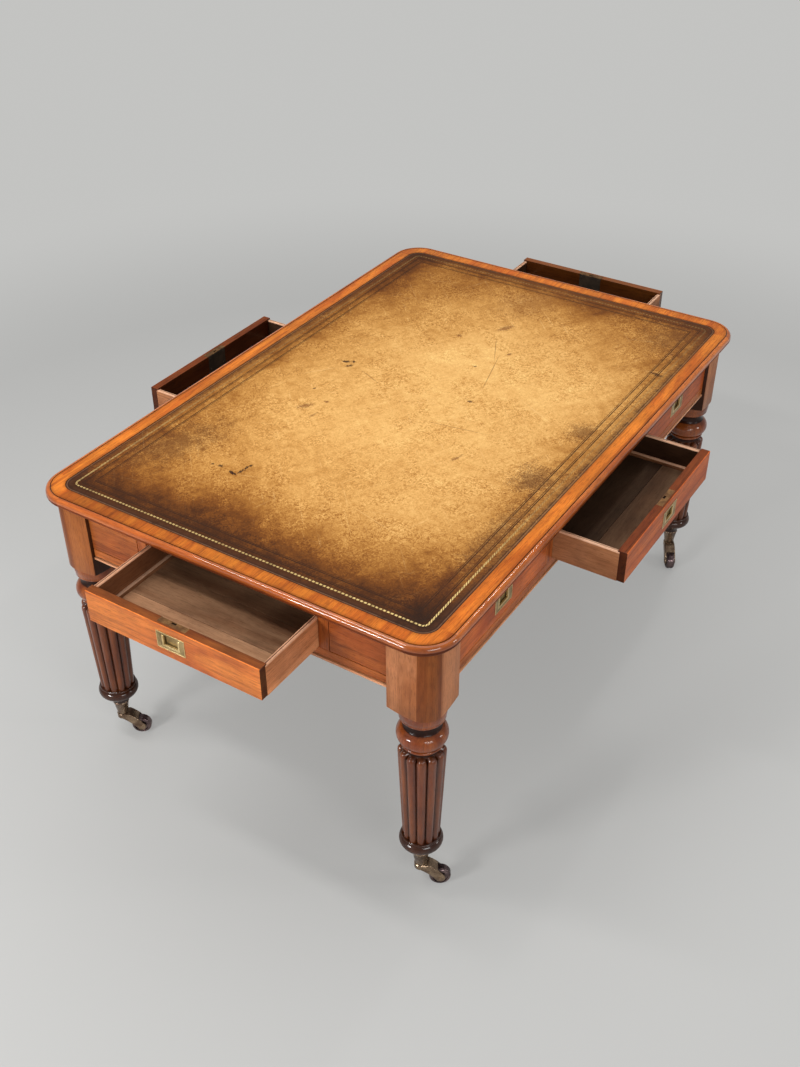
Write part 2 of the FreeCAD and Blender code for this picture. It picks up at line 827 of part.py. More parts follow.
def write_drawers():
    for drawer in drawer_list():
        spot = (drawer["side"], drawer["along"], drawer["pull"])
        pieces = {"drawer_front_": [drawer_front(drawer["width"])],
                  "drawer_box_": drawer_box(drawer["width"], drawer["depth"]),
                  "handle_and_lock_": handle_and_lock(),
                  "handle_bail_": [handle_bail()]}
        for word, solids in pieces.items():
            write(word + drawer["name"], [place(solid, *spot) for solid in solids])


os.makedirs("parts", exist_ok=True)
write_top()
write_legs_and_castors()
write_frame()
write_drawers()
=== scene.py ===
from math import atan2, copysign, cos, hypot, pi, radians, sin, sqrt

import bpy
from mathutils import Matrix, Vector


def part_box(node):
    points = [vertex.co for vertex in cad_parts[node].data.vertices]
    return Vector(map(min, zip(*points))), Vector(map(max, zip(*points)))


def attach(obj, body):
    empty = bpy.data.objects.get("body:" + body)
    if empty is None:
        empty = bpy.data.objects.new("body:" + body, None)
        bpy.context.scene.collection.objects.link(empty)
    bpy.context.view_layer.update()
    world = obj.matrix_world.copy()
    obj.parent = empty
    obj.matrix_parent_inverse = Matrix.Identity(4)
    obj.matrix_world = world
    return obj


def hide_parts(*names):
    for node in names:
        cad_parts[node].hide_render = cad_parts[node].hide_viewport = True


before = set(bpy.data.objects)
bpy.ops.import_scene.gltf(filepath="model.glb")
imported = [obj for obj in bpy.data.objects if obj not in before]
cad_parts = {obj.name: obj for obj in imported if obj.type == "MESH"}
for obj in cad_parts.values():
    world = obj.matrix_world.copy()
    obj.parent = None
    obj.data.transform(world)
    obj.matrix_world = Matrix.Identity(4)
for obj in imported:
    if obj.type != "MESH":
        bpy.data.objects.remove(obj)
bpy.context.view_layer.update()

bpy.ops.object.select_all(action="DESELECT")


# Camera
# It looks down on the near left corner from a little over head height, as the photograph does,
# so that the top, the front long side and the left end all show. The focal length is in the
# photograph's pixels and the angles are in radians.
photo_height = 1067
focal_pixels = 1248.28
camera_place = (-2.2511, -1.3747, 2.2980)
camera_heading = 0.5676
camera_dip = 0.6345
camera_lean = 0.0029

lens = bpy.data.cameras.new("camera")
lens.lens = focal_pixels * lens.sensor_width / photo_height
camera = bpy.data.objects.new("camera", lens)
camera.matrix_world = (Matrix.Translation(camera_place)
                       @ Matrix.Rotation(camera_heading - pi / 2, 4, "Z")
                       @ Matrix.Rotation(pi / 2 - camera_dip, 4, "X")
                       @ Matrix.Rotation(-camera_lean, 4, "Z"))
bpy.context.scene.collection.objects.link(camera)
bpy.context.scene.camera = camera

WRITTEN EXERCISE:
Quote exactly the lines running from the line with "for word, solids" through the line with "for node in", both ends included, and nothing more.

COMPLETE RESPONSE:
        for word, solids in pieces.items():
            write(word + drawer["name"], [place(solid, *spot) for solid in solids])


os.makedirs("parts", exist_ok=True)
write_top()
write_legs_and_castors()
write_frame()
write_drawers()
=== scene.py ===
from math import atan2, copysign, cos, hypot, pi, radians, sin, sqrt

import bpy
from mathutils import Matrix, Vector


def part_box(node):
    points = [vertex.co for vertex in cad_parts[node].data.vertices]
    return Vector(map(min, zip(*points))), Vector(map(max, zip(*points)))


def attach(obj, body):
    empty = bpy.data.objects.get("body:" + body)
    if empty is None:
        empty = bpy.data.objects.new("body:" + body, None)
        bpy.context.scene.collection.objects.link(empty)
    bpy.context.view_layer.update()
    world = obj.matrix_world.copy()
    obj.parent = empty
    obj.matrix_parent_inverse = Matrix.Identity(4)
    obj.matrix_world = world
    return obj


def hide_parts(*names):
    for node in names:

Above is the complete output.